When Your Dog Is Afraid of Storms
What to do if you have a dog with storm phobia.
4. In the winter, desensitize your dog to the sounds of a storm.
Play a CD of thunder recordings at low enough levels that don't frighten your dog, while giving him treats or playing a game. Gradually increase the volume over the course of several months, stopping if your dog shows any signs of anxiety. The goal is to get your dog used to the sound of thunder, and associate it with good things, Peuser says.
Experts caution that desensitization can have limited success in an actual storm because you can only recreate the noise, and not the other factors that may be bothering the dog, such as the static electricity or changes in barometric pressure.

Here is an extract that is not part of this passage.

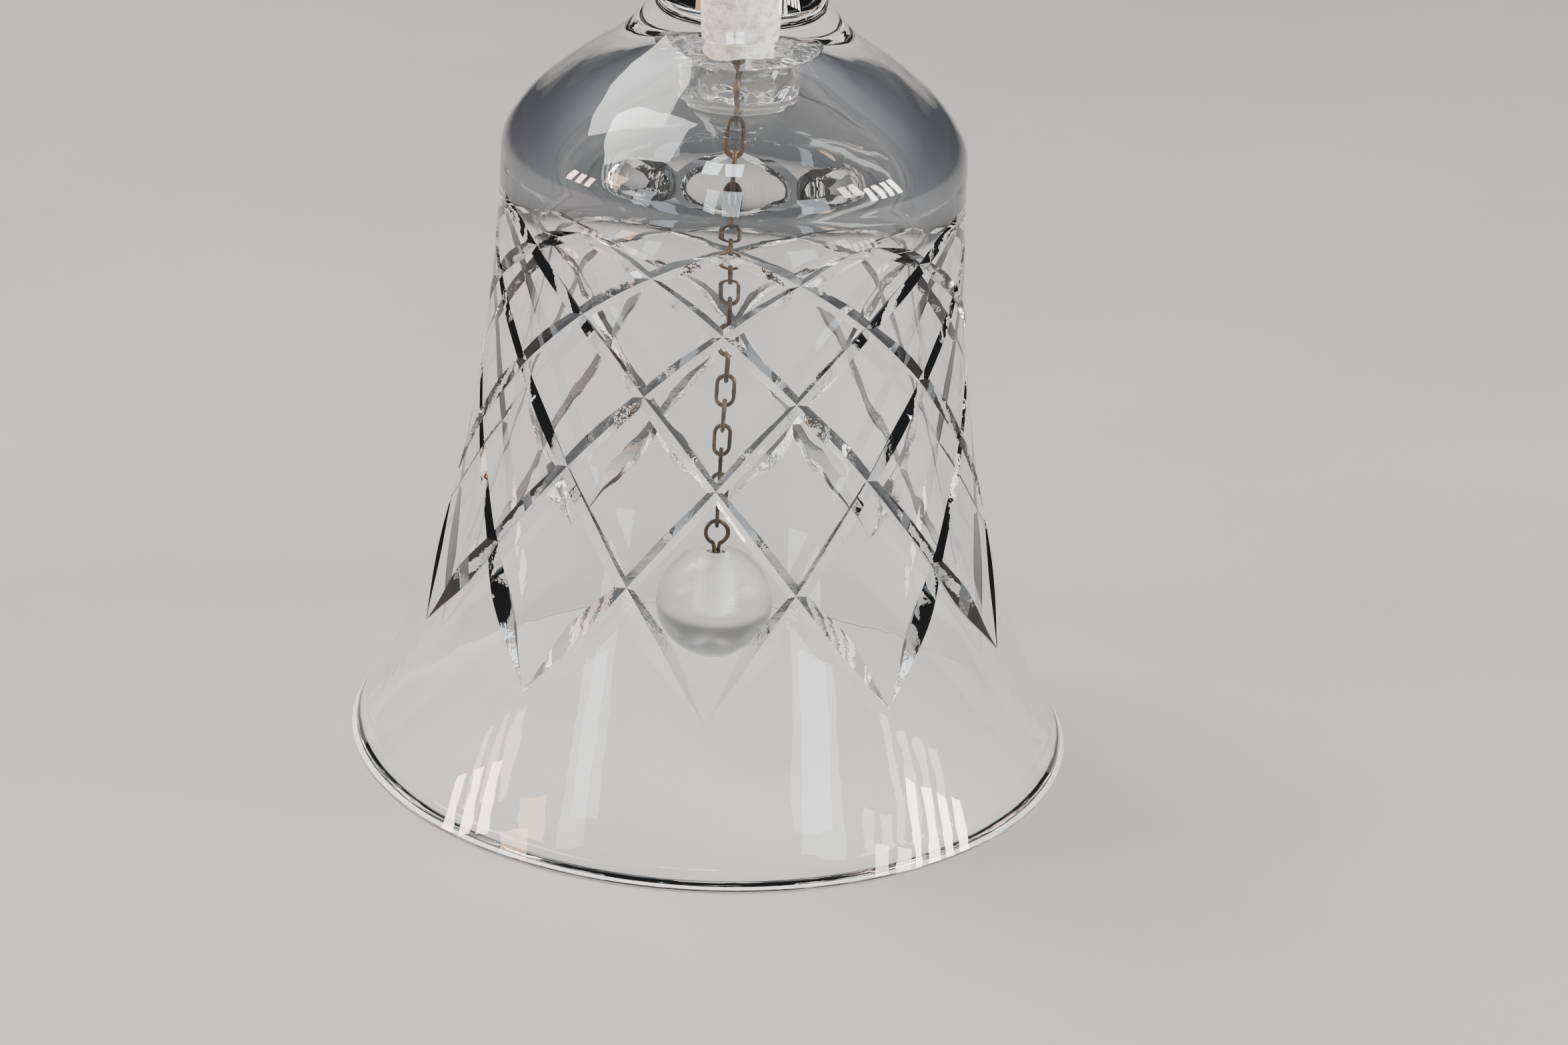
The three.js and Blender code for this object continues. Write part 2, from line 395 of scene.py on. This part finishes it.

5. Ask your veterinarian for advice.
The doctor may have more ideas for behavior modification and can assess whether medication may also be needed.
"Not every dog needs anti-anxiety medication, but dogs that are in a horrible state of high anxiety will really benefit," Sherman says. In severe cases, owners will keep their dogs on the medication for the whole season, while others give their dog medicine in the morning if there's a chance of a storm later on.
A 2003 study by veterinarians at the University of Georgia found that 30 out of 32 dogs with storm phobia showed significant improvement when given medication combined with behavior modification and desensitization.
"We have our best luck with a management plan that includes changing some features in the environment, applying some behavior modification techniques, and often some anti-anxiety medication," Sherman says. "Work with your veterinarian to come up with a treatment plan."